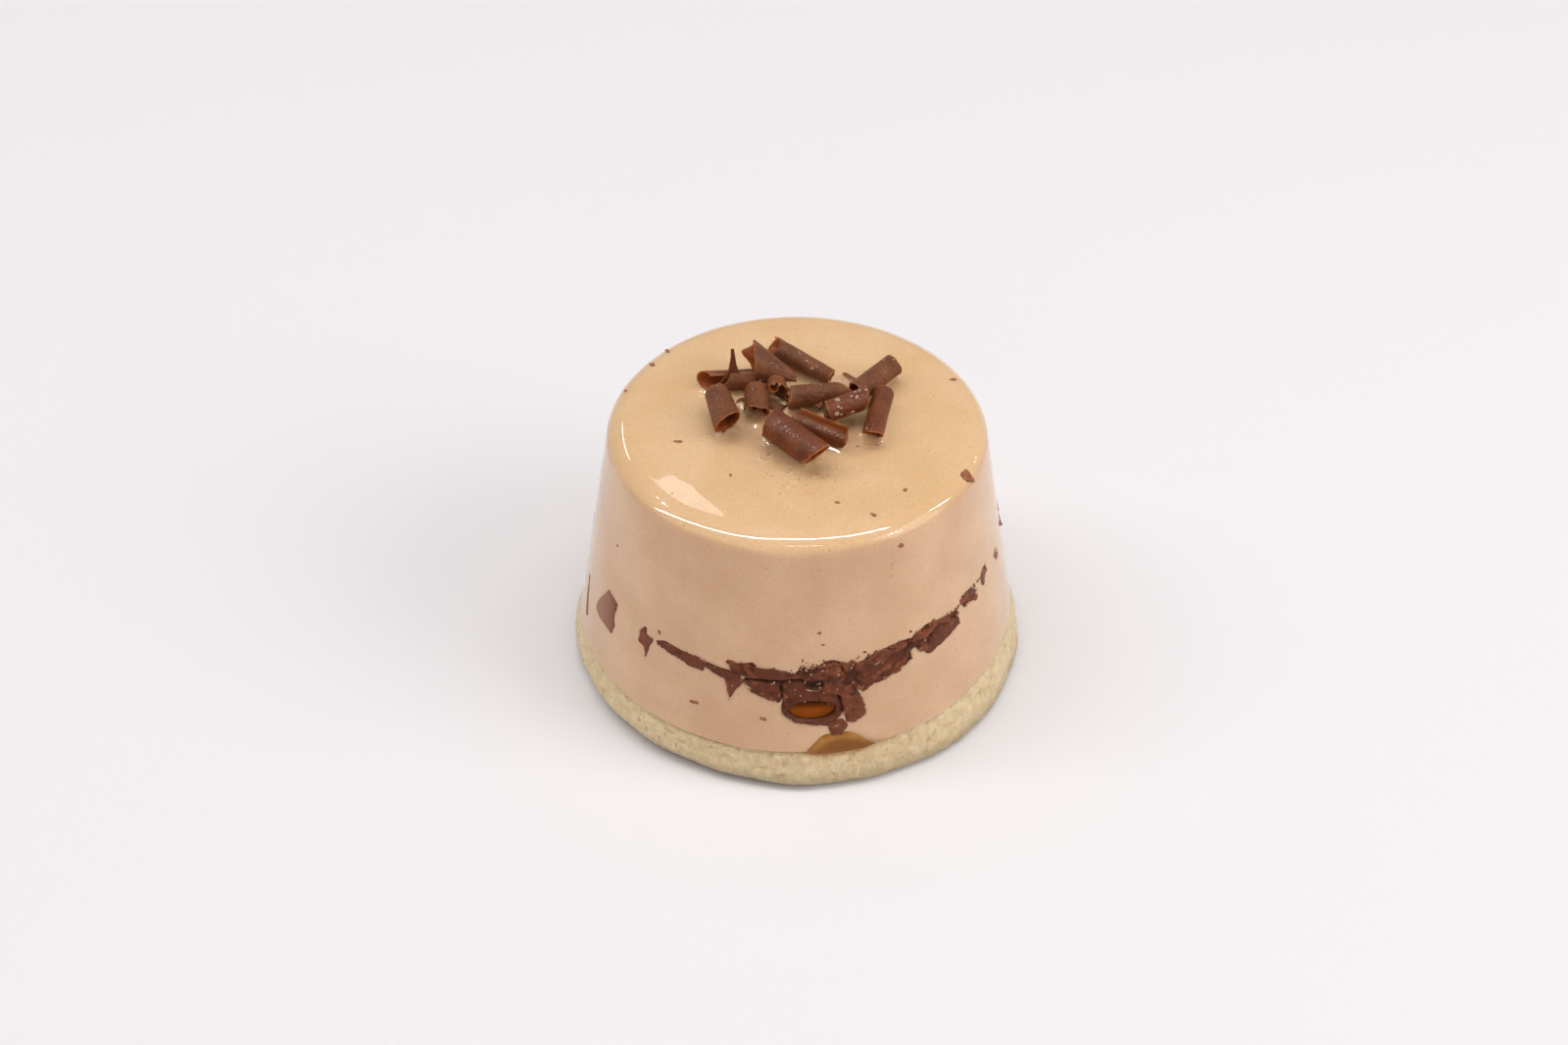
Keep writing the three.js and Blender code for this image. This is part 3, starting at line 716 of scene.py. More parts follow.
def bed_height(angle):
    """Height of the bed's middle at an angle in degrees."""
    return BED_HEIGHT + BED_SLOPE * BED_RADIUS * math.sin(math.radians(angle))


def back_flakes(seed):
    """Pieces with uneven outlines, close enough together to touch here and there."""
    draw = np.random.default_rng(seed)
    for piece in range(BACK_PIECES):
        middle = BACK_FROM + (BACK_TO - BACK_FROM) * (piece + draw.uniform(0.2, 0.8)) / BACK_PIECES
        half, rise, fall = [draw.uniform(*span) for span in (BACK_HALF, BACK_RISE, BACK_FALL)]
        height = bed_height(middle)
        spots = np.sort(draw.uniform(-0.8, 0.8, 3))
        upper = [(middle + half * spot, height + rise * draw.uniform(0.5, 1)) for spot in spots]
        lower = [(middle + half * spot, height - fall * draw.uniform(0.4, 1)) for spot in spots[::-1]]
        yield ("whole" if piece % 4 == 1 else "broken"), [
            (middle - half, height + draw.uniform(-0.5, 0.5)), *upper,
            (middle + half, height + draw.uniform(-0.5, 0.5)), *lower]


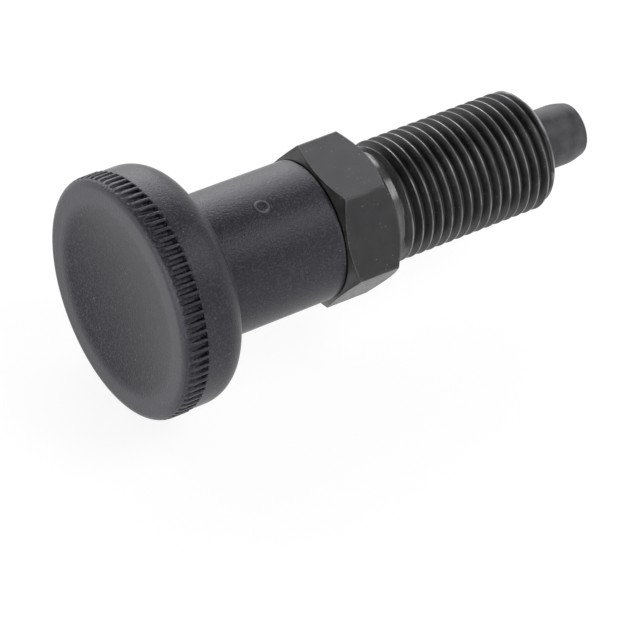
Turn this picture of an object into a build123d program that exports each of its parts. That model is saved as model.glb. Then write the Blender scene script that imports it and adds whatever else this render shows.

**Prompt:** Reproduce the complete set of lines precisely as supplied.

**Solution to the exercise:**
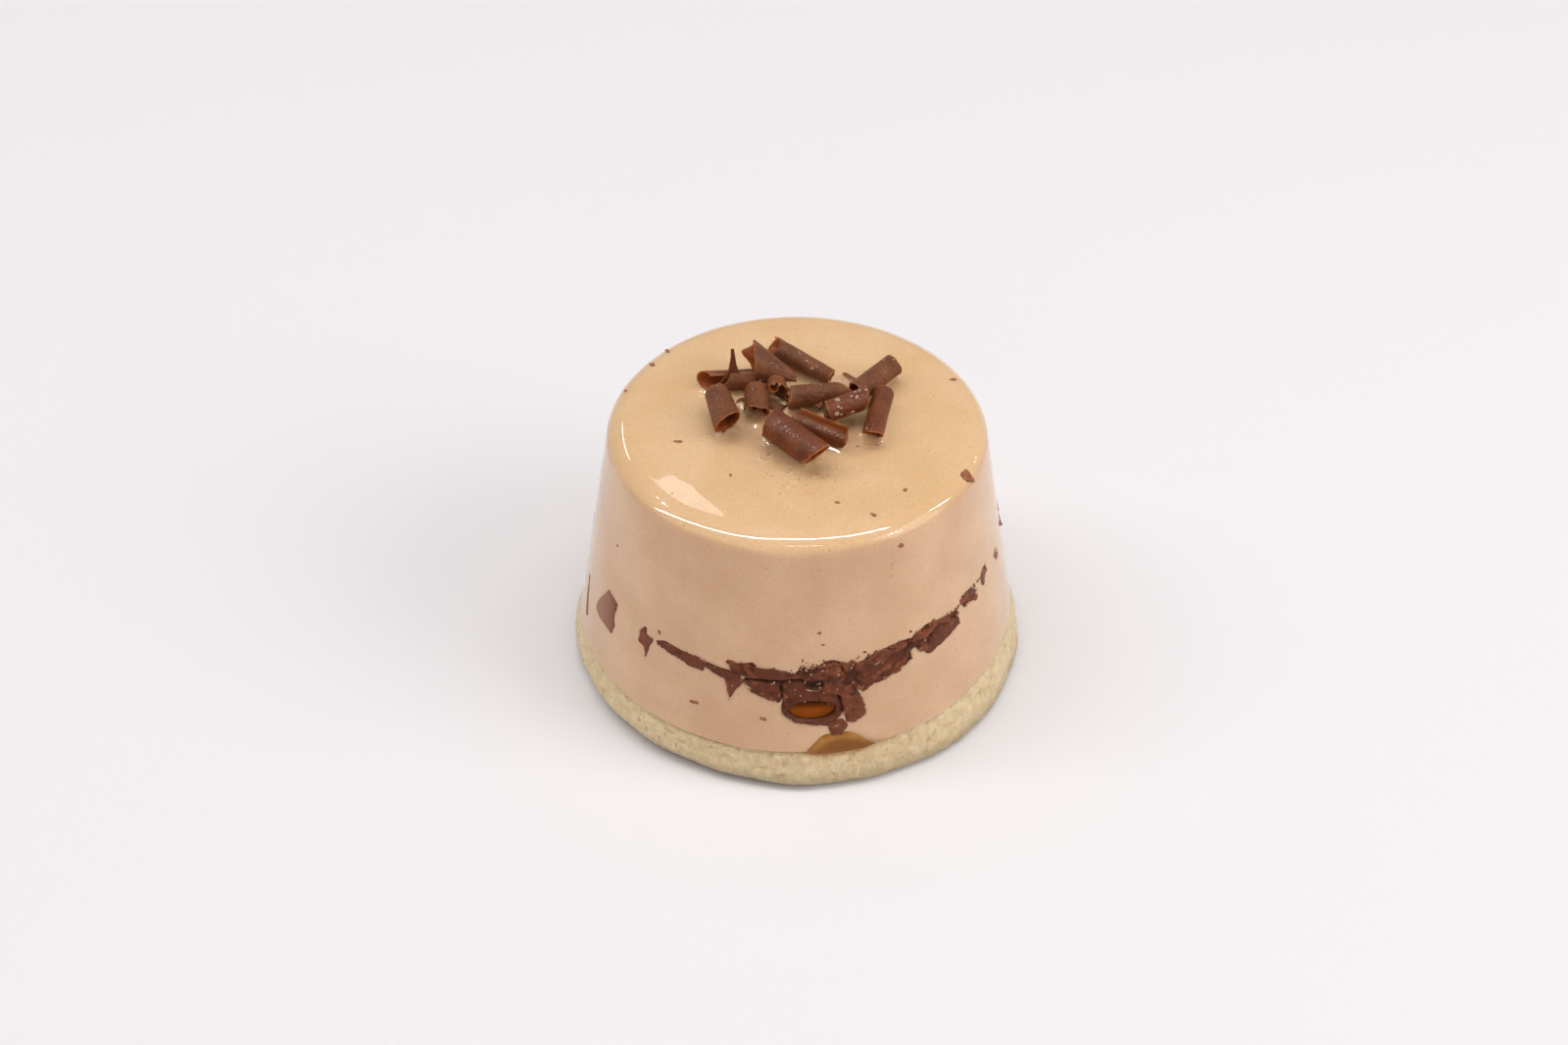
Keep writing the three.js and Blender code for this image. This is part 3, starting at line 716 of scene.py. More parts follow.
def bed_height(angle):
    """Height of the bed's middle at an angle in degrees."""
    return BED_HEIGHT + BED_SLOPE * BED_RADIUS * math.sin(math.radians(angle))


def back_flakes(seed):
    """Pieces with uneven outlines, close enough together to touch here and there."""
    draw = np.random.default_rng(seed)
    for piece in range(BACK_PIECES):
        middle = BACK_FROM + (BACK_TO - BACK_FROM) * (piece + draw.uniform(0.2, 0.8)) / BACK_PIECES
        half, rise, fall = [draw.uniform(*span) for span in (BACK_HALF, BACK_RISE, BACK_FALL)]
        height = bed_height(middle)
        spots = np.sort(draw.uniform(-0.8, 0.8, 3))
        upper = [(middle + half * spot, height + rise * draw.uniform(0.5, 1)) for spot in spots]
        lower = [(middle + half * spot, height - fall * draw.uniform(0.4, 1)) for spot in spots[::-1]]
        yield ("whole" if piece % 4 == 1 else "broken"), [
            (middle - half, height + draw.uniform(-0.5, 0.5)), *upper,
            (middle + half, height + draw.uniform(-0.5, 0.5)), *lower]


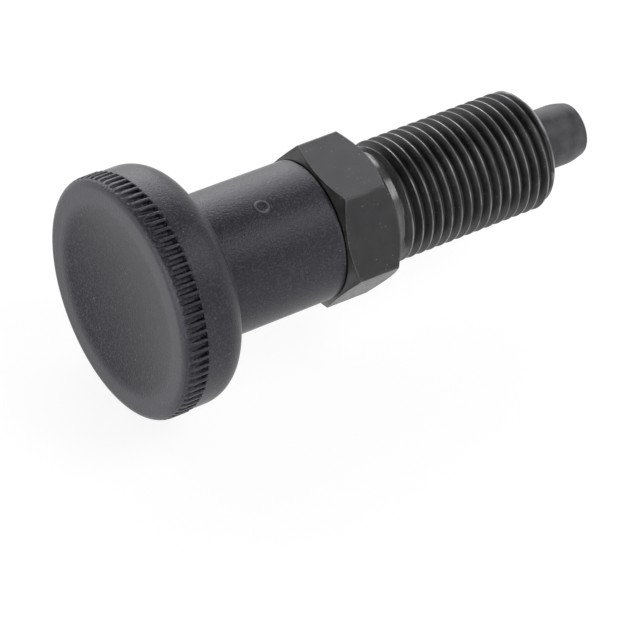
Turn this picture of an object into a build123d program that exports each of its parts. That model is saved as model.glb. Then write the Blender scene script that imports it and adds whatever else this render shows.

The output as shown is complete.